Autocratic regimes fail to use commodity price booms wisely

Democratically elected political leaders of commodity-exporting countries are much more likely than autocratic regimes to use the windfall revenues from international commodity price booms to pay down external debt, support macroeconomic stability and provide a platform for future economic growth. That is the central finding of research by Dr Rabah Arezki and Professor Markus Brückner.

Their study, which is published in the June 2012 issue of the Economic Journal, analyses data on big rises and falls in international commodity prices and the link to external debt in more than 90 countries over a period of nearly 40 years up to 2007.

The main finding is that commodity price booms are associated with a significant decrease in external debt and the risk of external debt default – but only in countries where the political institutions in place ensure a minimum degree of accountability of political leaders.

In countries with deeply autocratic regimes, where political leaders are unaccountable to the public, windfalls from commodity price booms are not used systematically to reduce external debt. Indeed, the risk of default on external debt significantly increases in these countries following revenue windfalls from commodity price booms.

To explain this finding, the researchers show that a large part of the revenue windfalls from commodity price booms are used by autocratic regimes to increase government consumption expenditures. Increases in government consumption expenditures can certainly be optimal from a social point of view if, for example, they are used to provide assistance to the poor.

But the increases in government consumption expenditures that were due in autocracies to increased revenues from commodity price booms were mostly unproductive as they did not increase the growth of GDP per capita significantly.

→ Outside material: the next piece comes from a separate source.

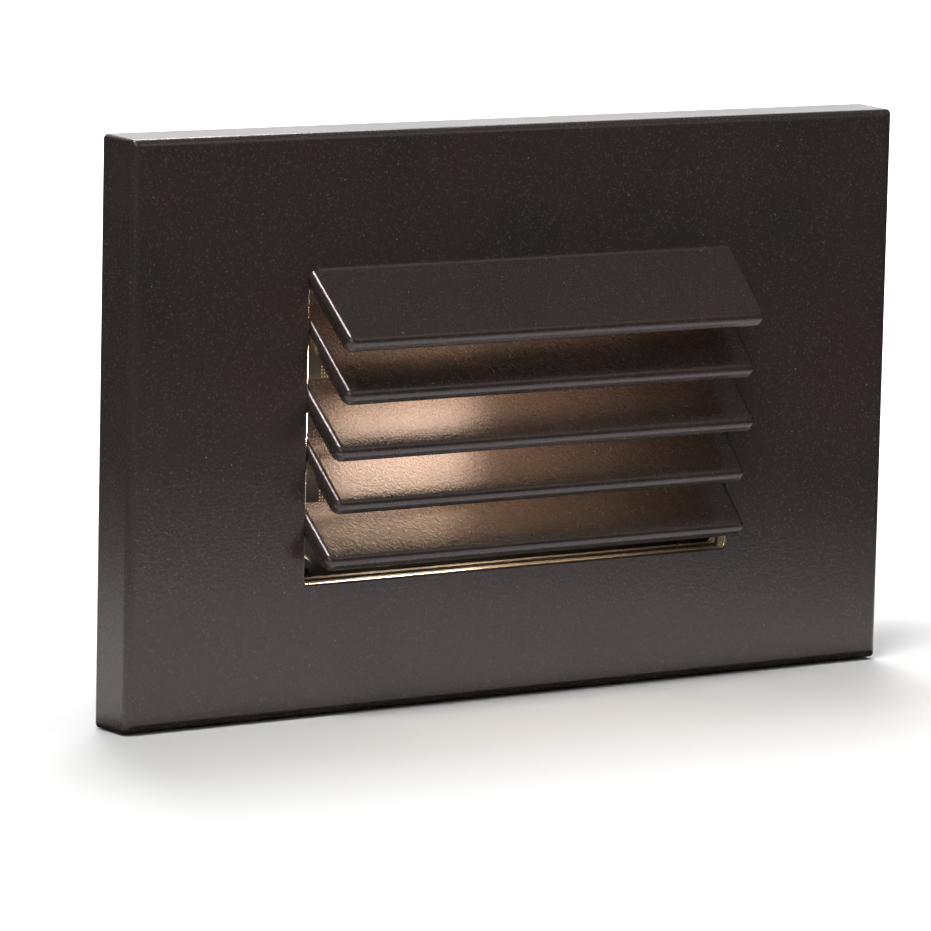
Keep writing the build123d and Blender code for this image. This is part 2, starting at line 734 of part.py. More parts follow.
with BuildPart() as pin_bushing:
    with BuildSketch(wall_plane(driver_board_front)):
        with Locations((0, feed_pin_height)):
            Rectangle(bushing_block_width, bushing_block_height)
            with GridLocations(feed_pin_spacing, 0, 2, 1):
                Circle(feed_pin_radius + running_gap, mode=Mode.SUBTRACT)
    extrude(amount=driver_board_front - led_board_back)
pin_bushing.part.label = "pin_bushing"
export_step(pin_bushing.part, "parts/pin_bushing.step")

# ------------------------------------------------------------------ driver
with BuildPart() as driver_board:
    with BuildSketch(wall_plane(driver_board_back)):
        Rectangle(driver_board_width, driver_board_height)
        with GridLocations(driver_screw_x, driver_screw_z, 2, 2):
            Circle(screw_hole_radius, mode=Mode.SUBTRACT)
        with GridLocations(cover_screw_x, cover_screw_z, 2, 2):
            Circle(screw_boss_radius + insulator_gap, mode=Mode.SUBTRACT)
        with Locations((0, feed_pin_height)):
            with GridLocations(feed_pin_spacing, 0, 2, 1):
                Circle(feed_pin_radius + running_gap, mode=Mode.SUBTRACT)
    extrude(amount=driver_board_thickness)
driver_board.part.label = "driver_board"
export_step(driver_board.part, "parts/driver_board.step")

board_screw = pan_screw(board_screw_length)
with BuildPart(box_plane(driver_board_back)) as driver_board_screws:
    with GridLocations(driver_screw_x, driver_screw_z, 2, 2):
        add(board_screw)
driver_board_screws.part.label = "driver_board_screws"
export_step(driver_board_screws.part, "parts/driver_board_screws.step")


def standing_can(place, radius, length):
    """A round can that stands on the back of the driver board, bevelled at both ends."""
    with BuildPart() as can:
        with BuildSketch(wall_plane(driver_board_back + length)):
            with Locations(place):
                Circle(radius)
        extrude(amount=length)
        chamfer(can.edges().filter_by(GeomType.CIRCLE), can_chamfer)
    return can.part


def leaded_package(place, width, height, thickness, leads, lead_pitch):
    """A flat moulded package on the driver board, with a row of leads on its left and on its right."""
    with BuildPart() as package:
        with BuildSketch(wall_plane(driver_board_back + lead_thickness + thickness)):
            with Locations(place):
                Rectangle(width, height)
        extrude(amount=thickness)
        with BuildSketch(wall_plane(driver_board_back + lead_thickness * 2)):
            with Locations(place):
                with GridLocations(width + lead_length, lead_pitch, 2, leads):
                    Rectangle(lead_length * 2, lead_width)
        extrude(amount=lead_thickness * 2)
    return package.part


with BuildPart() as filter_capacitor:
    add(standing_can(filter_capacitor_place, filter_capacitor_radius, filter_capacitor_length))
filter_capacitor.part.label = "filter_capacitor"
export_step(filter_capacitor.part, "parts/filter_capacitor.step")

with BuildPart() as output_capacitor:
    add(standing_can(output_capacitor_place, output_capacitor_radius, output_capacitor_length))
output_capacitor.part.label = "output_capacitor"
export_step(output_capacitor.part, "parts/output_capacitor.step")

with BuildPart() as film_capacitor:
    with BuildSketch(wall_plane(driver_board_back + film_capacitor_length)):
        with Locations(film_capacitor_place):
            Rectangle(film_capacitor_width, film_capacitor_height)
    extrude(amount=film_capacitor_length)
    chamfer(film_capacitor.faces().sort_by(Axis.Y)[-1].edges(), can_chamfer)
film_capacitor.part.label = "film_capacitor"
export_step(film_capacitor.part, "parts/film_capacitor.step")

# The transformer: a ferrite frame with a centre post along Z, a bobbin round the post, a winding on it
transformer_y = driver_board_back + spool_depth / 2
spool_width = core_width - 2 * core_leg - 2 * fitting_gap
spool_height = core_height - 2 * core_leg - 2 * fitting_gap
spool_hole_width = core_post + 2 * fitting_gap
spool_hole_depth = core_thickness + 2 * fitting_gap
spool_tube_width = spool_hole_width + 2 * spool_wall
spool_tube_depth = spool_hole_depth + 2 * spool_wall

with BuildPart() as transformer_core:
    with BuildSketch(wall_plane(transformer_y)):
        with Locations((transformer_x, transformer_z)):
            Rectangle(core_width, core_height)
            Rectangle(core_width - 2 * core_leg, core_height - 2 * core_leg, mode=Mode.SUBTRACT)
            Rectangle(core_post, core_height)
    extrude(amount=core_thickness / 2, both=True)
transformer_core.part.label = "transformer_core"
export_step(transformer_core.part, "parts/transformer_core.step")

with BuildPart() as transformer_bobbin:
    with BuildSketch(Plane.XY.offset(transformer_z)):
        with Locations((transformer_x, transformer_y)):
            Rectangle(spool_width, spool_depth)
            Rectangle(spool_hole_width, spool_hole_depth, mode=Mode.SUBTRACT)
    extrude(amount=spool_height / 2, both=True)
    with BuildSketch(Plane.XY.offset(transformer_z)):
        with Locations((transformer_x, transformer_y)):
            Rectangle(spool_width, spool_depth)
            Rectangle(spool_tube_width, spool_tube_depth, mode=Mode.SUBTRACT)
    extrude(amount=spool_height / 2 - spool_wall, both=True, mode=Mode.SUBTRACT)
transformer_bobbin.part.label = "transformer_bobbin"
export_step(transformer_bobbin.part, "parts/transformer_bobbin.step")

with BuildPart() as transformer_winding:
    with BuildSketch(Plane.XY.offset(transformer_z)):
        with Locations((transformer_x, transformer_y)):
            RectangleRounded(spool_width - spool_wall, spool_depth - spool_wall, spool_wall)
            Rectangle(spool_tube_width, spool_tube_depth, mode=Mode.SUBTRACT)
    extrude(amount=spool_height / 2 - spool_wall, both=True)
transformer_winding.part.label = "transformer_winding"
export_step(transformer_winding.part, "parts/transformer_winding.step")

with BuildPart() as choke:
    with BuildSketch(wall_plane(driver_board_back + choke_length)):
        with Locations(choke_place):
            Circle(choke_radius)
    extrude(amount=choke_length)
    with BuildSketch(wall_plane(driver_board_back + choke_length - choke_flange)):
        with Locations(choke_place):
            Circle(choke_radius)
            Circle(choke_radius - choke_groove, mode=Mode.SUBTRACT)
    extrude(amount=choke_length - 2 * choke_flange, mode=Mode.SUBTRACT)
choke.part.label = "choke"
export_step(choke.part, "parts/choke.step")

with BuildPart() as bridge_rectifier:
    add(
        leaded_package(
            rectifier_place,
            rectifier_width,
            rectifier_height,
            rectifier_thickness,
            rectifier_lead_count,
            rectifier_lead_pitch,
        )
    )
bridge_rectifier.part.label = "bridge_rectifier"
export_step(bridge_rectifier.part, "parts/bridge_rectifier.step")

with BuildPart() as driver_chip:
    add(leaded_package(chip_place, chip_width, chip_height, chip_thickness, chip_lead_count, chip_lead_pitch))
driver_chip.part.label = "driver_chip"
export_step(driver_chip.part, "parts/driver_chip.step")

# The varistor is a disc that stands on its two leads, its flat sides facing along X
with BuildPart() as varistor:
    with BuildSketch(Plane.YZ.offset(varistor_x)):
        with Locations((driver_board_back + varistor_stand + varistor_radius, varistor_z)):
            Circle(varistor_radius)
    extrude(amount=varistor_thickness / 2, both=True)
    chamfer(varistor.edges().filter_by(GeomType.CIRCLE), can_chamfer)
    with BuildSketch(wall_plane(driver_board_back + varistor_stand + varistor_radius)):
        with Locations((varistor_x, varistor_z)):
            with GridLocations(0, varistor_lead_spacing, 1, 2):
                Circle(varistor_lead_radius)
    extrude(amount=varistor_stand + varistor_radius)
varistor.part.label = "varistor"
export_step(varistor.part, "parts/varistor.step")

with BuildPart() as fuse:
    with BuildSketch(Plane.XY.offset(fuse_z)):
        with Locations((fuse_x, driver_board_back + fuse_radius)):
            Circle(fuse_radius)
    extrude(amount=fuse_length / 2, both=True)
    with BuildSketch(Plane.XY.offset(fuse_z)):
        with Locations((fuse_x, driver_board_back + fuse_radius)):
            Circle(fuse_radius)
            Circle(fuse_radius - fuse_cap_step, mode=Mode.SUBTRACT)
    extrude(amount=fuse_length / 2 - fuse_cap_length, both=True, mode=Mode.SUBTRACT)
fuse.part.label = "fuse"
export_step(fuse.part, "parts/fuse.step")

# ------------------------------------------------------------------ rear cover and what it carries
insulator_width = compartment_width - 2 * insulator_gap
insulator_height = compartment_height - 2 * insulator_gap
insulator_radius = compartment_corner_radius - insulator_gap
insulator_boss_radius = screw_boss_radius + insulator_gap
with BuildPart() as driver_insulator:
    with BuildSketch(wall_plane(cover_front)):
        RectangleRounded(insulator_width, insulator_height, insulator_radius)
        with GridLocations(cover_screw_x, cover_screw_z, 2, 2):
            Circle(insulator_boss_radius, mode=Mode.SUBTRACT)
    extrude(amount=insulator_wall + insulator_skirt)
    with BuildSketch(wall_plane(insulator_front)):
        RectangleRounded(
            insulator_width - 2 * insulator_wall,
            insulator_height - 2 * insulator_wall,
            insulator_radius - insulator_wall,
        )
        with GridLocations(cover_screw_x, cover_screw_z, 2, 2):
            Circle(insulator_boss_radius + insulator_wall, mode=Mode.SUBTRACT)
    extrude(amount=insulator_skirt, mode=Mode.SUBTRACT)
    with BuildSketch(wall_plane(cover_front)):
        Circle(bushing_hole_radius)
        with Locations((ground_screw_x, 0)):
            Circle(ground_boss_radius + fitting_gap)
    extrude(amount=insulator_wall, mode=Mode.SUBTRACT)
driver_insulator.part.label = "driver_insulator"
export_step(driver_insulator.part, "parts/driver_insulator.step")

with BuildPart() as cover_gasket:
    with BuildSketch(wall_plane(cover_front)):
        RectangleRounded(rear_width, rear_height, housing_corner_radius - housing_shrink)
        RectangleRounded(compartment_width, compartment_height, compartment_corner_radius, mode=Mode.SUBTRACT)
        with GridLocations(cover_screw_x, cover_screw_z, 2, 2):
            Circle(screw_boss_radius)
            Circle(screw_hole_radius, mode=Mode.SUBTRACT)
    extrude(amount=cover_gasket_thickness)
cover_gasket.part.label = "cover_gasket"
export_step(cover_gasket.part, "parts/cover_gasket.step")

with BuildPart() as rear_cover:
    with BuildSketch(wall_plane(cover_back)):
        RectangleRounded(rear_width, rear_height, housing_corner_radius - housing_shrink)
    extrude(amount=cover_thickness)
    chamfer(rear_cover.faces().sort_by(Axis.Y)[-1].edges(), cover_edge_chamfer)
    with BuildSketch(wall_plane(cover_front)):
        with Locations((ground_screw_x, 0)):
            Circle(ground_boss_radius)
    extrude(amount=ground_boss_height)
    with BuildSketch(wall_plane(cover_back)):
        Circle(bushing_hole_radius)
        with GridLocations(cover_screw_x, cover_screw_z, 2, 2):
            Circle(screw_hole_radius)
    extrude(amount=cover_thickness, mode=Mode.SUBTRACT)
    with BuildSketch(wall_plane(cover_back)):
        with Locations((ground_screw_x, 0)):
            Circle(ground_screw_radius + running_gap)
    extrude(amount=cover_thickness + ground_boss_height, mode=Mode.SUBTRACT)
rear_cover.part.label = "rear_cover"
export_step(rear_cover.part, "parts/rear_cover.step")

cover_screw = pan_screw(cover_screw_length)
with BuildPart(box_plane(cover_back)) as cover_screws:
    with GridLocations(cover_screw_x, cover_screw_z, 2, 2):
        add(cover_screw)
cover_screws.part.label = "cover_screws"
export_step(cover_screws.part, "parts/cover_screws.step")

# The bushing's barrel goes through the cover and the insulator, and its lip snaps out behind them
barrel_radius = bushing_hole_radius - running_gap
with BuildPart() as wire_bushing:
    with BuildSketch(Plane.XY):
        with BuildLine():
            Polyline(
                (wire_bore_radius, insulator_front - bushing_lip_length),
                (barrel_radius, insulator_front - bushing_lip_length),
                (barrel_radius + bushing_lip, insulator_front - bushing_lip),
                (barrel_radius + bushing_lip, insulator_front),
                (barrel_radius, insulator_front),
                (barrel_radius, cover_back),
                (bushing_flange_radius, cover_back),
                (bushing_flange_radius, cover_back + bushing_flange_thickness / 2),
                (bushing_flange_radius - bushing_lip, cover_back + bushing_flange_thickness),
                (wire_bore_radius, cover_back + bushing_flange_thickness),
                close=True,
            )
        make_face()
    revolve(axis=Axis.Y)
wire_bushing.part.label = "wire_bushing"
export_step(wire_bushing.part, "parts/wire_bushing.step")

with BuildPart() as ground_screw:
    with BuildSketch(wall_plane(cover_back + ground_washer_thickness)):
        with Locations((ground_screw_x, 0)):
            Circle(ground_washer_radius)
    extrude(amount=ground_washer_thickness)
    with BuildSketch(wall_plane(cover_back + ground_washer_thickness + ground_hex_height)):
        with Locations((ground_screw_x, 0)):
            RegularPolygon(ground_hex_radius, 6)
    extrude(amount=ground_hex_height)
    with BuildSketch(wall_plane(cover_back)):
        with Locations((ground_screw_x, 0)):
            Circle(ground_screw_radius)
    extrude(amount=ground_screw_length)
    with BuildSketch(wall_plane(cover_back + ground_washer_thickness + ground_hex_height)):
        with Locations((ground_screw_x, 0)):
            Rectangle(ground_slot_width, 2 * ground_hex_radius)
    extrude(amount=ground_hex_height / 2, mode=Mode.SUBTRACT)
ground_screw.part.label = "ground_screw"
export_step(ground_screw.part, "parts/ground_screw.step")
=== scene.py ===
# %% [markdown]
# # A louvred step light, dressed for its portrait
#
# The object is a cast cover plate with five slanted louvres. A lamp housing behind it goes into a wall
# box, and warm light leaves between the louvres. The solids come from the CAD model, at their real size
# and in their real place, so this lesson makes hardly any shape: it adds only the roots of the louvres,
# which the drawing cuts away for the light. Its real work is to give each piece the finish that a hand
# would feel: powder coat, raw casting, rubber, glass, nylon.
#
# One unit is one metre. +X runs along the plate, +Z is up, and the light faces -Y.

# %% Load the frame
import math

import bpy
from mathutils import Matrix, Vector


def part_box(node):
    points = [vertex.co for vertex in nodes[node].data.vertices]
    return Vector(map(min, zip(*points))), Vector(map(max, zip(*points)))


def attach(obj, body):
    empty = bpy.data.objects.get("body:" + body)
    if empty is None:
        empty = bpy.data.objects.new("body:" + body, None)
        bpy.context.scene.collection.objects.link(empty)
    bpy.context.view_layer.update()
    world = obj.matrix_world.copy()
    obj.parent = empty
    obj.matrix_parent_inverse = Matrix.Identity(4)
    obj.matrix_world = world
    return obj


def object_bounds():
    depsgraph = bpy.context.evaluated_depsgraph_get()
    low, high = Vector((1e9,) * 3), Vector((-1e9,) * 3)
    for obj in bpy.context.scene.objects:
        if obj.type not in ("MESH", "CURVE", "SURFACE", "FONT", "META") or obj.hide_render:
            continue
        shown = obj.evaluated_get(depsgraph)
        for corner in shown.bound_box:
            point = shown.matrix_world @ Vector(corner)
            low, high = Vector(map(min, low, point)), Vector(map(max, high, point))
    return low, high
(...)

In democracies, in contrast, where there was no large and significant increase in government consumption expenditures, revenue windfalls from commodity price booms did lead to a significant increase in GDP per capita growth.

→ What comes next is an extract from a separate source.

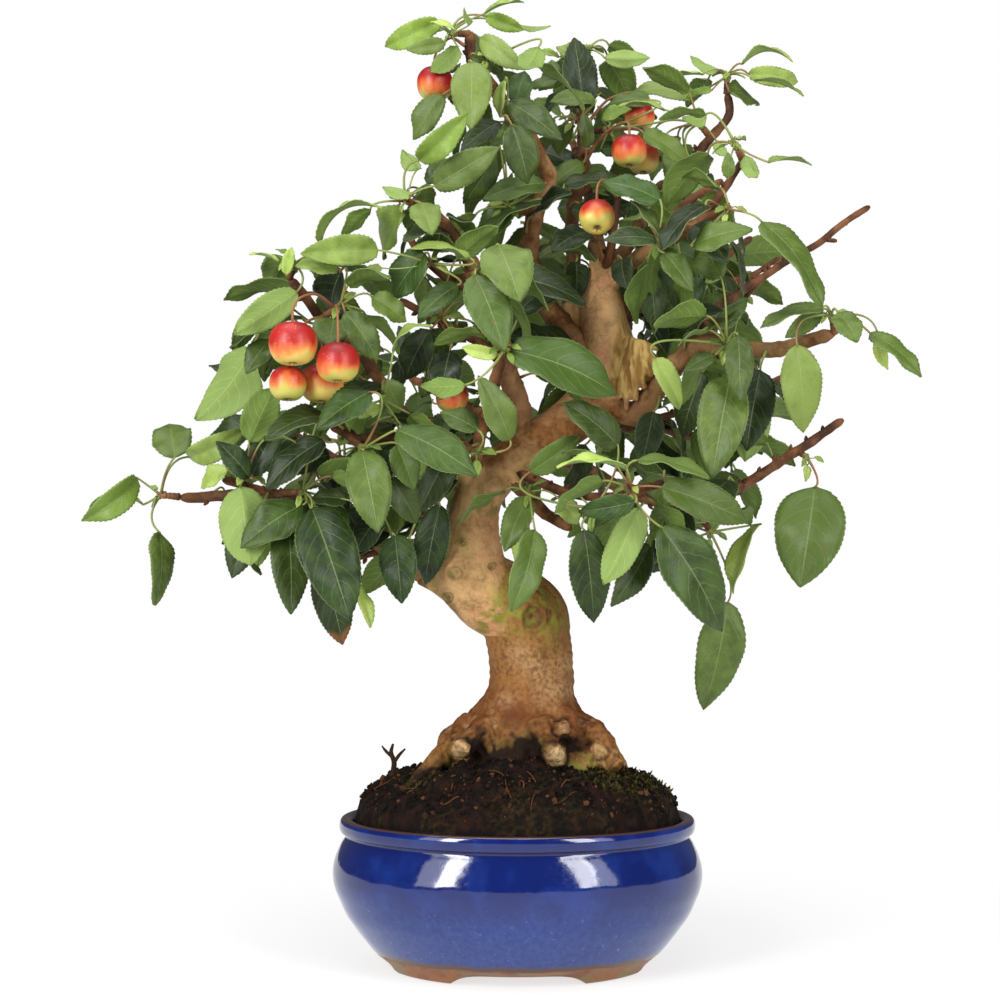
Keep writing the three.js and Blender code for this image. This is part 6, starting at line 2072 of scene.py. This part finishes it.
    def blade(self, shell: Shell, leaf: Leaf, seed: float, dry: float) -> None:
        """Add a leaf's blade, toothed, quilted and thin.

        Formula: two rows a tooth, the outer point of every second row pushed out and towards
        the tip; between side veins the blade swells by half a sine, and it sinks along the rib.

        Args:
            shell: the spray's piece.
            leaf: the leaf.
            seed: its number from 0 to 1, which varies its colour.
            dry: 1 where the tip has dried, or 0.
        """
        teeth = int(np.clip(round(leaf.length / self.tooth_pitch), 5, 20))
        side = [0.22, 0.62, 1.0] if leaf.length < 16 else [0.22, 0.52, 0.8, 1.0]
        s = np.array([*(-x for x in side[::-1]), 0.0, *side])[None]
        t = np.linspace(0.002, 0.996, 2 * teeth + 1)[:, None]
        peak = (np.arange(len(t)) % 2 == 1)[:, None]
        aside = np.abs(s)
        outer = aside**6
        half = leaf.width / 2
        depth = min(0.5, 0.05 * half + 0.12) / half
        t_cut = np.clip(t + peak * outer * 0.55 / (2 * teeth), 0.002, 0.998)
        full = np.maximum(blade_shape(t), 0.04) ** (-0.2 * (1 - t))
        s_cut = s * (full + outer * np.where(peak, 0.35, -0.65) * depth / np.maximum(blade_shape(t), 0.25))
        swell = np.abs(np.sin(TAU * self.side_veins * (t - 0.3 * aside**1.5))) ** 0.7
        swell = swell * (1 - 0.45 * aside) * np.minimum(1, aside / 0.3)
        curl = -0.10 * half * aside**4 * (0.5 + share(leaf.phase * 31))
        ripple = 0.06 * half * s**2 * np.sin(TAU * (2.6 * t + 3 * leaf.phase)) * np.sign(s)
        lift = 0.016 * half * swell - 0.03 * half * bell(s, 0.14) + curl + ripple
        rib = 0.45 * bell(s, 0.12) * (1 - 0.7 * t)
        upper = leaf.surface(t_cut, s_cut, lift + self.half_thick)
        lower = leaf.surface(t_cut, s_cut, lift - self.half_thick - rib)[:, ::-1]
        both = np.concatenate([s, s[:, ::-1]], axis=1)
        under = np.repeat((0.0, 1.0), s.shape[1])[None]
        browning = dry * soft_step(t + 0.12 * np.abs(both), 0.84, 0.92)
        grid = np.concatenate([upper, lower], axis=1)
        shell.add_rings(grid, t=t, s=both, under=under, tone=leaf.tone, seed=seed, stalk=0.0, dry=browning)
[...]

Commodity-exporting countries are often faced with large commodity price rises and falls that pose a number of serious challenges to their macroeconomic stability. The volatility of commodity prices and the recent debt crisis make it important for policy-makers to have an understanding of how the external debt of commodity-exporting countries is linked to movements in international commodity prices.

All in all, these findings, based on a rigorous econometric analysis, show that in countries with stronger democratic institutions, revenue windfalls from commodity price booms are administered more conservatively.

A clear benefit of the more conservative administration of revenue windfalls from commodity price booms vis-à-vis reduction of external debt is the reduction of the tax burden on future investment projects.

From a political economy point of view, a reduction of external debt should therefore be the preferred policy platform for the majority of citizens if there is a severe risk that revenue windfalls from international commodity price booms are squandered by the government on low-return projects.

Democratically elected political leaders are more responsive to the preferred policy platform of citizens and, therefore, are more willing to promote a reduction in external debt than their autocratic counterparts.

‘Commodity Windfalls, Democracy and External Debt’ by Rabah Arezki and Markus Brückner is published in the June 2012 issue of the Economic Journal.